Sheridan wisely avoids an issue prevalent in mainstream movies depicting indigenous characters’ situations: that of the white saviour (1990’s Best Picture Winner in particular). While neither character of Renner’s or Olsen’s are indigenous, Renner’s had a daughter with a reserve member and has clearly lived there for a while, understanding the raw deal given to his neighbours, and their quiet but vulnerable resilience. Olsen herself doubles as a character out to investigate a crime, and as witness for the audience to the horrific multi-generational oppression that has befallen first nations peoples. Mired in bureaucratic nightmare questions such as whatever a woman’s death is a homicide or merely death of natural causes, she meets individuals who feel hurting others to go to jail is the current version of a rite of passage, while she learns about a system that has left people to fend for themselves.
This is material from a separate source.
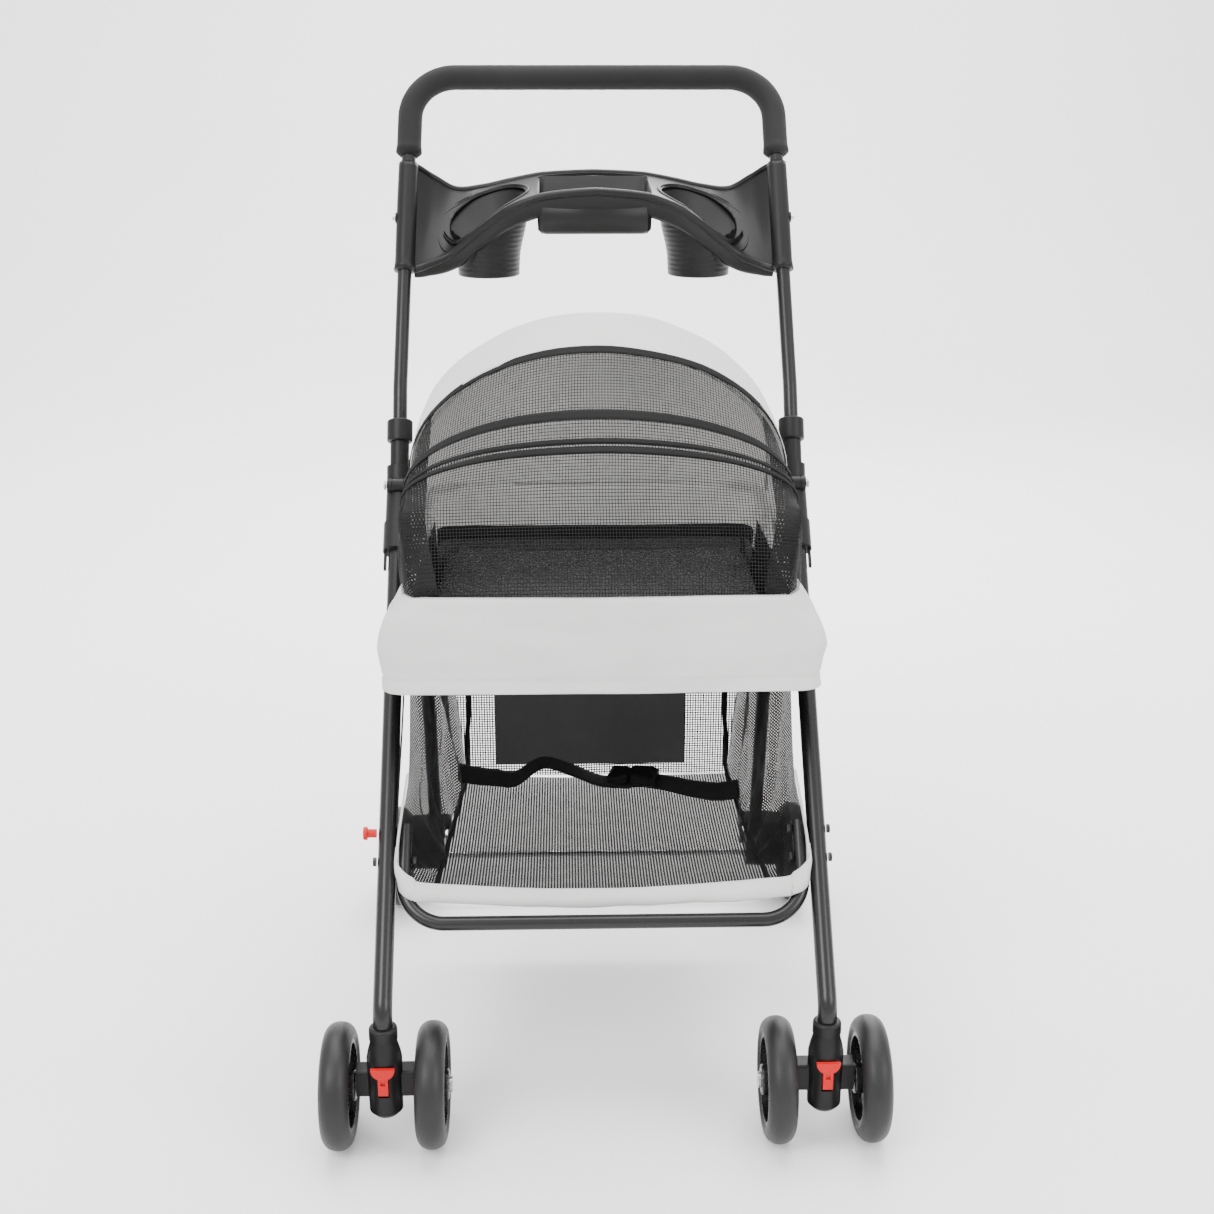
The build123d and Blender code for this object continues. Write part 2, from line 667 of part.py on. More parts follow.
with BuildPart() as seat_rear_bar:
    with Locations(Location(at(0, seat_rear_y - 12, seat_z), (0, 90, 0))):
        Cylinder(7.0, 2 * (seat_lane_x - seat_tube_r))

rim_line = [(cabin_front_y, rim_front_z), (rim_rise[0], rim_front_z), (rim_rise[1], rim_rear_z),
            (cabin_rear_y, rim_rear_z)]
with BuildPart() as cabin_tub:
    with BuildSketch(across(-cabin_half_width)):
        with BuildLine():
            Polyline((cabin_front_y, cabin_floor_z), *rim_line, (cabin_rear_y, cabin_floor_z),
                     (cabin_front_y, cabin_floor_z))
        make_face()
    extrude(amount=2 * cabin_half_width)
    with BuildSketch(across(-cabin_half_width + cabin_wall)):
        with BuildLine():
            low = (cabin_front_y + cabin_wall, cabin_floor_z + 6)
            Polyline(low, (low[0], 700), (cabin_rear_y - cabin_wall, 700), (cabin_rear_y - cabin_wall, low[1]),
                     low)
        make_face()
    extrude(amount=2 * (cabin_half_width - cabin_wall), mode=Mode.SUBTRACT)

with BuildPart() as cabin_pad:
    pad_middle = (cabin_front_y + cabin_rear_y) / 2
    with BuildSketch(Plane(at(0, pad_middle, cabin_floor_z + 6.3))):
        RectangleRounded(2 * (cabin_half_width - cabin_wall) - 6, cabin_rear_y - cabin_front_y - 16, 25)
    extrude(amount=22)
    fillet(cabin_pad.edges().group_by(Axis.Z)[-1], 8)

band_half = 219.0
band_front_y = 112.0
band_rear_y = 234.0
band_low_z = 431.0
band_length = band_rear_y - band_front_y
with BuildPart() as front_band:
    with BuildSketch(Plane(at(0, band_front_y + band_length / 2 + 15, band_low_z))):
        RectangleRounded(2 * band_half, band_length + 30, 26)
        RectangleRounded(2 * band_half - 6, band_length + 24, 23, mode=Mode.SUBTRACT)
        with Locations((0, band_length / 2)):
            Rectangle(3 * band_half, 30, mode=Mode.SUBTRACT)
    extrude(amount=rim_front_z - band_low_z)


# The canopy is a vault: its side outline crossed with an arch that has the same width all along.
arch_z = 600.0
arch_rise = 166.0
vault_outline = [(cabin_front_y + 4, 540), (168, 592), (222, 654), (300, 739), (380, 766), (440, 745),
                 (482, 690), (cabin_rear_y, 610)]


def vault(inset):
    """The closed vault above the cabin's rim, shrunk all round by the inset."""
    base = [(cabin_front_y + 4 + inset, rim_front_z + 0.5), (rim_rise[0] + 1, rim_front_z + 0.5),
            (rim_rise[1] + 1, rim_rear_z + 0.5), (cabin_rear_y - inset, rim_rear_z + 0.5)]
    if inset > 0:
        base = [(cabin_front_y + 4 + inset, 400), (cabin_rear_y - inset, 400)]
    with BuildPart() as shape:
        with BuildSketch(across(-canopy_half_width + inset)):
            with BuildLine():
                crest = [(y + (inset if y < 250 else 0) - (inset if y > 440 else 0), z - inset)
                         for y, z in vault_outline]
                top = Spline(*crest)
                Polyline(top @ 0, *base, top @ 1)
            make_face()
        extrude(amount=2 * (canopy_half_width - inset))
        side_x = canopy_half_width - inset
        with BuildSketch(Plane(at(0, 600, 0), x_dir=(1, 0, 0), z_dir=(0, -1, 0))):
            with Locations((0, arch_z)):
                Ellipse(side_x, arch_rise - inset)
            with Locations((0, arch_z - 100)):
                Rectangle(2 * side_x, 200)
        extrude(amount=600, mode=Mode.INTERSECT)
    return shape


hoop_foot_y = 318.0
hoop_top_y = 300.0
hoop_plane = Plane(at(0, hoop_foot_y, rim_front_z), z_dir=(0, rim_front_z - 739 - 1, hoop_top_y - hoop_foot_y))
with BuildPart() as canopy:
    add(vault(0))
    add(vault(3.0), mode=Mode.SUBTRACT)
    split(bisect_by=hoop_plane, keep=Keep.BOTTOM)
with BuildPart() as mesh_window:
    add(vault(0))
    add(vault(3.0), mode=Mode.SUBTRACT)
    split(bisect_by=hoop_plane.offset(0.3), keep=Keep.TOP)

finish(seat_tube, "seat_tube")
finish(seat_rear_bar, "seat_rear_bar")
finish(cabin_tub, "cabin_tub")
finish(cabin_pad, "cabin_pad")
finish(front_band, "front_band")
finish(canopy, "canopy")
finish(mesh_window, "mesh_window")

with BuildPart() as canopy_hoops:
    for hoop_y, hoop_crest in ((313.0, 739.0), (430.0, 741.0)):
        with BuildLine(Plane(at(0, hoop_y, arch_z), x_dir=(1, 0, 0), z_dir=(0, -1, 0))) as hoop_path:
            hoop_x = canopy_half_width - 8
            hoop_arc = EllipticalCenterArc((0, 0), hoop_x, hoop_crest - arch_z, 0, arc_size=180)
            Line((hoop_x, -44), hoop_arc @ 0)
            Line(hoop_arc @ 1, (-hoop_x, -44))
        with BuildSketch(Plane(at(hoop_x, hoop_y, arch_z - 44))):
            Circle(1.8)
        sweep(path=hoop_path.line)
finish(canopy_hoops, "canopy_hoops")


# ---------------------------------------------------------------- basket
# Cross-sections of the basket, front and rear: Y, floor half-width, floor Z, rim half-width, rim Z.
basket_front = (68.0, 172.0, 228.0, 188.0, 262.0)
basket_rear = (430.0, 158.0, 203.0, 170.0, 300.0)
basket_skin = 3.0
basket_lip_z = 248.0         # the fabric rim across the front


def basket_shell(inset, lift):
    """The basket's bag shape, shrunk by the inset, its rim raised by lift."""
    with BuildPart() as shell:
        for y, floor_half, floor_z, rim_half, rim_z in (basket_front, basket_rear):
            shifted = y + (inset if y < 200 else -inset)
            section = Plane(at(0, shifted, 0), x_dir=(1, 0, 0), z_dir=(0, -1, 0))
            with BuildSketch(section):
                with BuildLine():
                    Polyline((-floor_half + inset, floor_z + inset), (floor_half - inset, floor_z + inset),
                             (rim_half - inset + lift / 4, rim_z + lift),
                             (-rim_half + inset - lift / 4, rim_z + lift),
                             (-floor_half + inset, floor_z + inset))
                make_face()
        loft()
    return shell


with BuildPart() as basket:
    add(basket_shell(0, 0))
    add(basket_shell(basket_skin, 80), mode=Mode.SUBTRACT)
    with BuildSketch(across(-200)):
        with BuildLine():
            Polyline((0, basket_lip_z), (basket_front[0] + 6, basket_lip_z), (basket_front[0] + 40, 268),
                     (basket_front[0] + 40, 400), (0, 400), (0, basket_lip_z))
        make_face()
    extrude(amount=400, mode=Mode.SUBTRACT)

with BuildPart() as basket_sides:
    for sign in (-1, 1):
        with BuildSketch(Plane(at(sign * 178, 268, 306))):
            Rectangle(basket_skin, 318)
        with BuildSketch(Plane(at(sign * 182, 285, 426))):
            Rectangle(basket_skin, 290)
        loft()
    with BuildSketch(Plane(at(0, basket_rear[0] - 3.5, 306))):
        Rectangle(2 * 180, basket_skin)
    extrude(amount=120)

strap_y = 408.0
strap_z = 210.0
with BuildPart() as basket_strap:
    with BuildSketch(Plane(at(0, strap_y, strap_z))):
        RectangleRounded(300, 22, 4)
    extrude(amount=1.5)

with BuildPart() as strap_buckle:
    with BuildSketch(Plane(at(48, strap_y, strap_z + 1.7))):
        RectangleRounded(46, 26, 6)
        with Locations((14, 0)):
            RectangleRounded(6, 18, 2, mode=Mode.SUBTRACT)
    extrude(amount=8)
    fillet(strap_buckle.edges().group_by(Axis.Z)[-1], 1.5)

finish(basket, "basket")
finish(basket_sides, "basket_sides")
finish(basket_strap, "basket_strap")
finish(strap_buckle, "strap_buckle")
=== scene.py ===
import bpy
from math import radians, sin, cos, pi, tan, acos, exp
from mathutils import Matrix, Quaternion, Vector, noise


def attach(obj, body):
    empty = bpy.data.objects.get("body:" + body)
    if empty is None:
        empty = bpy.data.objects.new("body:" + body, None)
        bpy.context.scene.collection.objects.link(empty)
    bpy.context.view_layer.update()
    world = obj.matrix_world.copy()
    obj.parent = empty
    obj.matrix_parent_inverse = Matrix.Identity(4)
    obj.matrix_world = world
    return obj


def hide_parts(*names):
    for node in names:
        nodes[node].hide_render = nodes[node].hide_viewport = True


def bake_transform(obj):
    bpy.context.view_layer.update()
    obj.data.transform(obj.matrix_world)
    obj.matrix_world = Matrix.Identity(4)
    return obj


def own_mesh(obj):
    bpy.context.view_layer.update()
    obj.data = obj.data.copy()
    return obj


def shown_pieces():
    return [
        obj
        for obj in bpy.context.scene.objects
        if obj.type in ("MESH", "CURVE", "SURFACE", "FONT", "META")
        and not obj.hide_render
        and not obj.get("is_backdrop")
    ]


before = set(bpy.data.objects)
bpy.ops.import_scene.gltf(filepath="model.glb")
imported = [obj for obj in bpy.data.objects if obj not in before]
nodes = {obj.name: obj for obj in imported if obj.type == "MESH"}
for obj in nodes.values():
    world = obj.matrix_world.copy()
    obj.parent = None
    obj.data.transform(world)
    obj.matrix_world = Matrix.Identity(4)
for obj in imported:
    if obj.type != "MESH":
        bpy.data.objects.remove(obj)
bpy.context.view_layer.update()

MM = 0.001
AXLE_Y = -290.0      # row-frame Y of the front axle, in millimetres


def P(x, y, z):
    """A point in the row frame from millimetres, with y measured back from the front axle."""
    return Vector((x * MM, (AXLE_Y + y) * MM, z * MM))


# ---------------------------------------------------------------- materials
def new_material(name):
    mat = bpy.data.materials.new(name)
    mat.use_nodes = True
    return mat, mat.node_tree, mat.node_tree.nodes["Principled BSDF"]


def add_node(tree, kind, **values):
    node = tree.nodes.new(kind)
    for key, value in values.items():
        if key in node.inputs:
            node.inputs[key].default_value = value
        else:
            setattr(node, key, value)
    return node


def math_node(tree, operation, a, b):
    node = tree.nodes.new("ShaderNodeMath")
    node.operation = operation
    for slot, value in zip(node.inputs, (a, b)):
        if isinstance(value, (int, float)):
            slot.default_value = value
        else:
            tree.links.new(value, slot)
    return node.outputs[0]


def ramp(tree, source, low, high, start=0.3, end=0.7):
    node = tree.nodes.new("ShaderNodeValToRGB")
    node.color_ramp.elements[0].position = start
    node.color_ramp.elements[1].position = end
    node.color_ramp.elements[0].color = (*low, 1) if hasattr(low, "__len__") else (low, low, low, 1)
    node.color_ramp.elements[1].color = (*high, 1) if hasattr(high, "__len__") else (high, high, high, 1)
    tree.links.new(source, node.inputs[0])
    return node.outputs[0]


def finish_of(name, dark, light, rough, spread, fine, bump, broad=7.0, coat=0.0, sheen=0.0,
              metal=0.0, gleam=0.22):
    """A finish whose colour drifts broadly and whose gloss and relief vary finely."""
    mat, tree, shader = new_material(name)
    place = add_node(tree, "ShaderNodeTexCoord").outputs["Object"]
    wide = add_node(tree, "ShaderNodeTexNoise", Scale=broad, Detail=4.0, Roughness=0.55)
    grain = add_node(tree, "ShaderNodeTexNoise", Scale=fine, Detail=3.0, Roughness=0.6)
    for texture in (wide, grain):
        tree.links.new(place, texture.inputs["Vector"])
    tree.links.new(ramp(tree, wide.outputs[0], dark, light), shader.inputs["Base Color"])
    tree.links.new(ramp(tree, grain.outputs[0], rough - spread, rough + spread), shader.inputs["Roughness"])
    relief = add_node(tree, "ShaderNodeBump", Strength=bump, Distance=0.0006)
    tree.links.new(grain.outputs[0], relief.inputs["Height"])
    tree.links.new(relief.outputs[0], shader.inputs["Normal"])
    shader.inputs["Metallic"].default_value = metal
    shader.inputs["Specular IOR Level"].default_value = gleam
    shader.inputs["Coat Weight"].default_value = coat
    shader.inputs["Sheen Weight"].default_value = sheen
    return mat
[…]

As the fish out of water FBI agent who’s never been to Wyoming or a reserve, Olsen is amazing as someone who knows that she is out of her league, relies on others to educate her, and dives straight into ill meaning danger. Renner is remarkable, as the man of few words who has seen great pain and seeks justice on some level regardless of due process or whom it is for. And Gil Birmingham is remarkable as a grieving parent who watches what he loves be destroyed. Powered by a singeing score by Nick Cave and Warren Ellis, there are great performances abound.
While “WR” at times operates as a surface deep gaze into it’s subject matter, it’s attempts to delve into the realities of indigenous experiences through the guise of a tough winter noir whodunit are refreshing. A message more important then the medium, the more you try to ignore the realities of ignorant recklessness and systemic oppression, the more the wind brings it back in your face.